### Given data ###

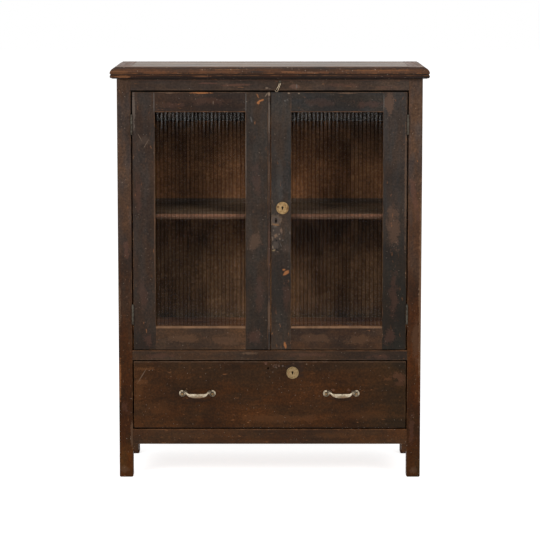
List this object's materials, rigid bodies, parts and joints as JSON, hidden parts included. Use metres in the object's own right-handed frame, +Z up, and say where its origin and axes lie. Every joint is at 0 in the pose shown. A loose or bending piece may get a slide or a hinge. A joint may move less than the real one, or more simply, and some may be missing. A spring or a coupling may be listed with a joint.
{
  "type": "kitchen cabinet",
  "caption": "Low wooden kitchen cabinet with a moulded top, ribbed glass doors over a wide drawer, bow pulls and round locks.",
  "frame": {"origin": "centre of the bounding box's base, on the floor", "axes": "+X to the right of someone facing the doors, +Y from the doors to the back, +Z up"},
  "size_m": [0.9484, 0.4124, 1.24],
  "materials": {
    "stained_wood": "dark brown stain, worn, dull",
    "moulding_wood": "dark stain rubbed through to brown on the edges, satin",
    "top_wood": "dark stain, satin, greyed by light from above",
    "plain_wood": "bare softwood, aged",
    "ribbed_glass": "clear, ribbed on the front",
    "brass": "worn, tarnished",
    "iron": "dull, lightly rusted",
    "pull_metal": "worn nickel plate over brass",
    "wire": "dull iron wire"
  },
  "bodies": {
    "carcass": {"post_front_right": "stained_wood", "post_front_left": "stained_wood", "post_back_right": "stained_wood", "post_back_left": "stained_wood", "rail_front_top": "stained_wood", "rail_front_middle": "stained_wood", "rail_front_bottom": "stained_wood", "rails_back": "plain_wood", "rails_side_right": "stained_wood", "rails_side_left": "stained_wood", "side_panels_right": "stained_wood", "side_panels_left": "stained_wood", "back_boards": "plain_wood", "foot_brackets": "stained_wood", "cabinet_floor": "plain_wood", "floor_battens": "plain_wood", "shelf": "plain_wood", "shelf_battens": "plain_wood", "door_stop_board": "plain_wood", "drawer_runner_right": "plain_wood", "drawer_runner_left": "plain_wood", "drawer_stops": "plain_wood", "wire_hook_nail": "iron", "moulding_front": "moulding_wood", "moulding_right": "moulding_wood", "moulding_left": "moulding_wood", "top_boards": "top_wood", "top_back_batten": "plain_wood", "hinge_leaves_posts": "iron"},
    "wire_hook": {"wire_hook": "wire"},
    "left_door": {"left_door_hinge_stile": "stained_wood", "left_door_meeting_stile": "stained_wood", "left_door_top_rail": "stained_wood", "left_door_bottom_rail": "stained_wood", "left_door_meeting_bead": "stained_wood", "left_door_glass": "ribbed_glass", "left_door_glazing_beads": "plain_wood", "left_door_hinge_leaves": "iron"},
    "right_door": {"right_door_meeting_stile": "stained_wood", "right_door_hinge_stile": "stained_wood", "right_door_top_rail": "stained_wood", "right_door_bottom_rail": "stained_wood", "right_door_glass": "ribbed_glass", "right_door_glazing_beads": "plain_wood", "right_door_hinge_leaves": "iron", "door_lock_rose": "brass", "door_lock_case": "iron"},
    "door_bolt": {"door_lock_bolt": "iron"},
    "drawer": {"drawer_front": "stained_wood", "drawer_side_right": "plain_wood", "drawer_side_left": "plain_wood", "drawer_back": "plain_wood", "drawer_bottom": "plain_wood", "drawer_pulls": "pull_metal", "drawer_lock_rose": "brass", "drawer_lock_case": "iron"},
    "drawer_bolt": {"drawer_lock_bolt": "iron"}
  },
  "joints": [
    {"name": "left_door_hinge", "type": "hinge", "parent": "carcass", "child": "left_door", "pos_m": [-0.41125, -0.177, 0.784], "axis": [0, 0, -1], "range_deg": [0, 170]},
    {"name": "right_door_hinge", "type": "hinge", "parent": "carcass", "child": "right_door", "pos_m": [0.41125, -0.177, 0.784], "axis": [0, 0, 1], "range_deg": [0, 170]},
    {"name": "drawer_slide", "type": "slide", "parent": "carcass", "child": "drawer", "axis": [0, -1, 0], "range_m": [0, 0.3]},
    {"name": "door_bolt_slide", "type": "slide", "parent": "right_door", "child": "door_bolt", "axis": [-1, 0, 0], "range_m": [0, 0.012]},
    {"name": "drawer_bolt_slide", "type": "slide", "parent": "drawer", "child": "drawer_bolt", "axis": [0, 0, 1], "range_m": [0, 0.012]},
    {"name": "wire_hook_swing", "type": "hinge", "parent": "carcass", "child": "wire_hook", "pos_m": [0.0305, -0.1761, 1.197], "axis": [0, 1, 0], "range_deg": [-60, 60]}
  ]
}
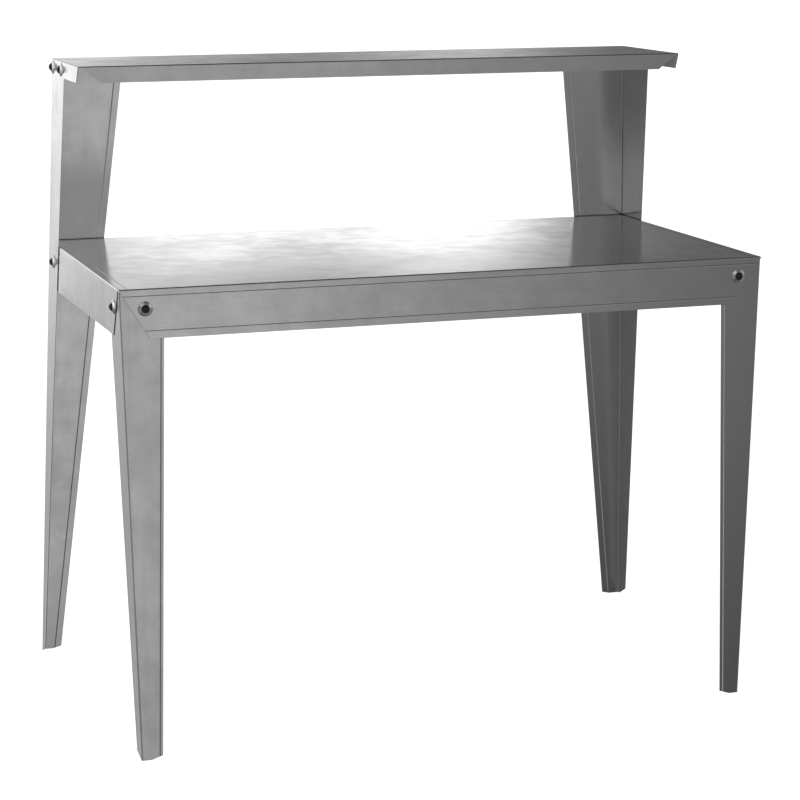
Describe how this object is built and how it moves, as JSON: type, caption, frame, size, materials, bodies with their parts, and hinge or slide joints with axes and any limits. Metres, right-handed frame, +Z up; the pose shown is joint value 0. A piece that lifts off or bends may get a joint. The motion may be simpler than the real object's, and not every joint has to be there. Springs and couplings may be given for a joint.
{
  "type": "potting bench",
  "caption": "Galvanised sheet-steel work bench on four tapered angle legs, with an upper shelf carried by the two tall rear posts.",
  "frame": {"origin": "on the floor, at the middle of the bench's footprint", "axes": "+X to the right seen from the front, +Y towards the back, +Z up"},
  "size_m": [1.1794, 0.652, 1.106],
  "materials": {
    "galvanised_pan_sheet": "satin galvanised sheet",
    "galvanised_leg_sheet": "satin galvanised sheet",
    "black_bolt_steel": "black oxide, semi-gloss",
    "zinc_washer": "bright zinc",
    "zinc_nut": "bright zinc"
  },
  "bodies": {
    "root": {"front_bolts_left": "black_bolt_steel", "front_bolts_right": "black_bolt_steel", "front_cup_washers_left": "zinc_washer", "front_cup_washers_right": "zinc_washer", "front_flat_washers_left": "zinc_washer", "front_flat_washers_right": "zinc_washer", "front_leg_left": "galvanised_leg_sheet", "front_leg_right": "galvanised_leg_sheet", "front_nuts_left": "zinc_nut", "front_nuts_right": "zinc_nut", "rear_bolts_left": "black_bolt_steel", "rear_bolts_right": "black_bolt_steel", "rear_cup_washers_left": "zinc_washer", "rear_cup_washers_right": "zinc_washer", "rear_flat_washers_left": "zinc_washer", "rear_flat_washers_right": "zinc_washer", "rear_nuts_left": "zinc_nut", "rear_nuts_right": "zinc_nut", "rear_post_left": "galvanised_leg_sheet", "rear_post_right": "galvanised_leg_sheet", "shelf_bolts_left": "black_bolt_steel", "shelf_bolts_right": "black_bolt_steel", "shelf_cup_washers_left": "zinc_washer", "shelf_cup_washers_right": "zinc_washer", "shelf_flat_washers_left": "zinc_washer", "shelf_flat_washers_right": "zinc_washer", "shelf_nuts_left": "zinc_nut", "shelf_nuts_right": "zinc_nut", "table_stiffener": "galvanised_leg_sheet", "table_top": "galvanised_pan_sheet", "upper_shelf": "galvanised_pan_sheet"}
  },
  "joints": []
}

###

## Stated task
All lines from the line containing "Describe how this" through the end of the listing above are to be duplicated exactly; include both ends and nothing further.

## Problem solution
Describe how this object is built and how it moves, as JSON: type, caption, frame, size, materials, bodies with their parts, and hinge or slide joints with axes and any limits. Metres, right-handed frame, +Z up; the pose shown is joint value 0. A piece that lifts off or bends may get a joint. The motion may be simpler than the real object's, and not every joint has to be there. Springs and couplings may be given for a joint.
{
  "type": "potting bench",
  "caption": "Galvanised sheet-steel work bench on four tapered angle legs, with an upper shelf carried by the two tall rear posts.",
  "frame": {"origin": "on the floor, at the middle of the bench's footprint", "axes": "+X to the right seen from the front, +Y towards the back, +Z up"},
  "size_m": [1.1794, 0.652, 1.106],
  "materials": {
    "galvanised_pan_sheet": "satin galvanised sheet",
    "galvanised_leg_sheet": "satin galvanised sheet",
    "black_bolt_steel": "black oxide, semi-gloss",
    "zinc_washer": "bright zinc",
    "zinc_nut": "bright zinc"
  },
  "bodies": {
    "root": {"front_bolts_left": "black_bolt_steel", "front_bolts_right": "black_bolt_steel", "front_cup_washers_left": "zinc_washer", "front_cup_washers_right": "zinc_washer", "front_flat_washers_left": "zinc_washer", "front_flat_washers_right": "zinc_washer", "front_leg_left": "galvanised_leg_sheet", "front_leg_right": "galvanised_leg_sheet", "front_nuts_left": "zinc_nut", "front_nuts_right": "zinc_nut", "rear_bolts_left": "black_bolt_steel", "rear_bolts_right": "black_bolt_steel", "rear_cup_washers_left": "zinc_washer", "rear_cup_washers_right": "zinc_washer", "rear_flat_washers_left": "zinc_washer", "rear_flat_washers_right": "zinc_washer", "rear_nuts_left": "zinc_nut", "rear_nuts_right": "zinc_nut", "rear_post_left": "galvanised_leg_sheet", "rear_post_right": "galvanised_leg_sheet", "shelf_bolts_left": "black_bolt_steel", "shelf_bolts_right": "black_bolt_steel", "shelf_cup_washers_left": "zinc_washer", "shelf_cup_washers_right": "zinc_washer", "shelf_flat_washers_left": "zinc_washer", "shelf_flat_washers_right": "zinc_washer", "shelf_nuts_left": "zinc_nut", "shelf_nuts_right": "zinc_nut", "table_stiffener": "galvanised_leg_sheet", "table_top": "galvanised_pan_sheet", "upper_shelf": "galvanised_pan_sheet"}
  },
  "joints": []
}